The client’s approach to the interiors also melded indoors and outdoors: “What inspired me was my upbringing in Hawaii and the constant connection to nature you have growing up there... I wanted our house to exhibit all of these inspirations: a connection to nature (with large back doors opening to our yard and the surrounding woodland surroundings), and an interior that exhibited a subtle mix of cultures, from old world to new world, Eastern to Western, and modern to traditional. One example of this thinking was our dining room table. We sourced the slab of black walnut from an east coast lumber company on Etsy and then we hired a local woodworker to finish it and a local metalworker to build the raw steel legs that I designed.”

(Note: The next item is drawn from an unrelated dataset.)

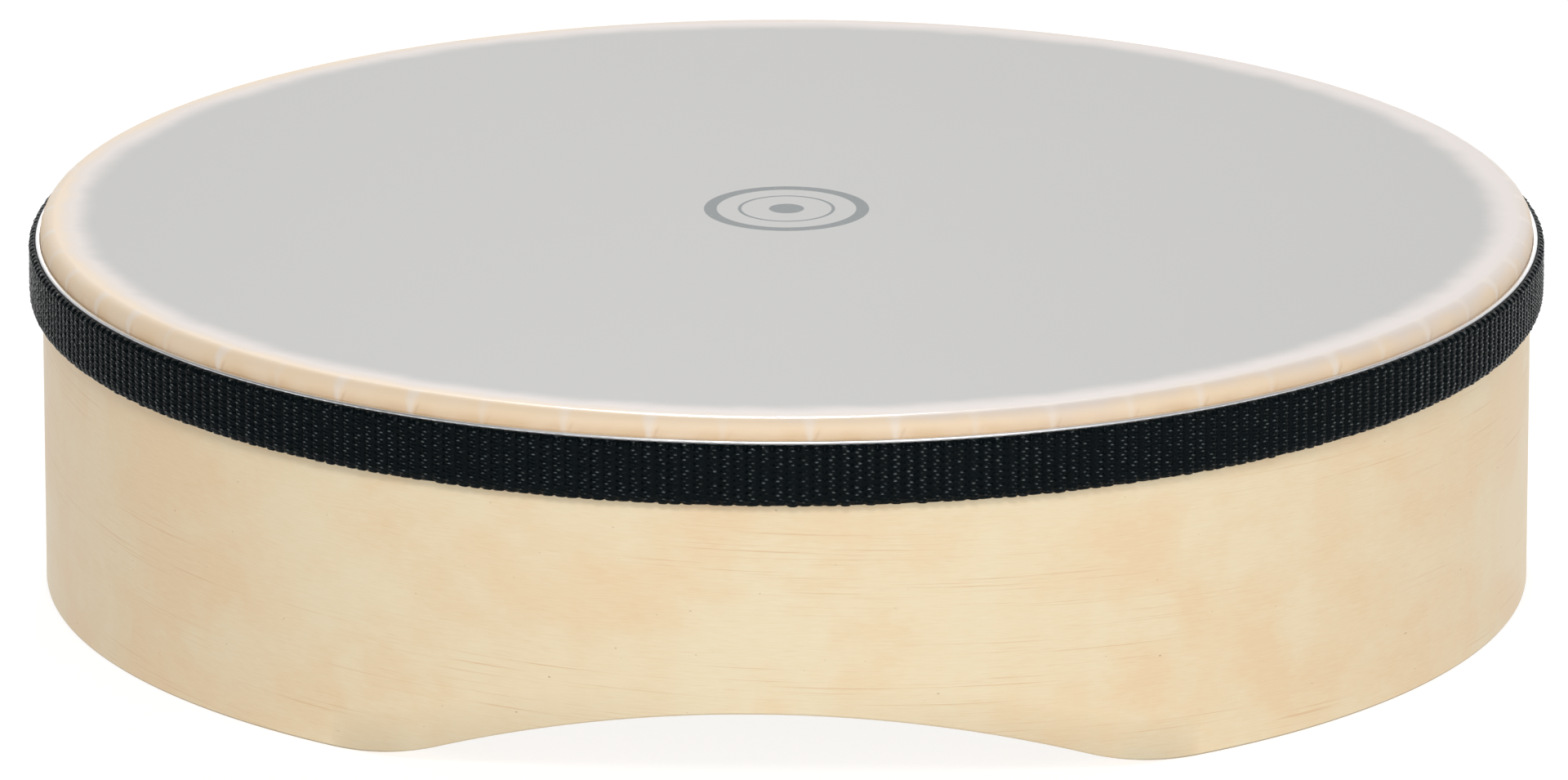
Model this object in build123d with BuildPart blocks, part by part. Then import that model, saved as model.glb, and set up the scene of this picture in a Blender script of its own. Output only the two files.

Extending from the right of the kitchen-dining area, a short hallway stitches the main volume of the home to the kids’ wing, which angles to the west. Windows lining this threshold, create a visual connection through the volumes, revealing the home’s layered, slipping geometries. On the other side of the kitchen, a stairwell slides subtly behind the family room’s open bookshelf down into a lower level bar/lounge, guest room, and office; previously, there had been no interior connection between the upstairs and downstairs. The lounge also features glass floor-to-ceiling sliding doors that open onto the lower deck. SAW designed the rear landscape to be volumetric, defined by geometries shared with the architectural design. The wide upper deck connects to the stepped lower decks with a sharply defined, hefty cedar staircase and railing made from galvanized steel posts and stainless steel cable. The pool, located on the lowest deck, is seamless at one side - a void in the landscape - and yet a solid rectilinear block in the hillside from another. Below, terraces stagger as “landscape rooms” across the slope. “The most critical building elements - the steel and wood beams and columns - break free of the constraints of the interior walls to carve out and define volumes of exterior space, framing views as pictorial scenes,” concludes Aihara of the connection between architectural and landscape design across the project.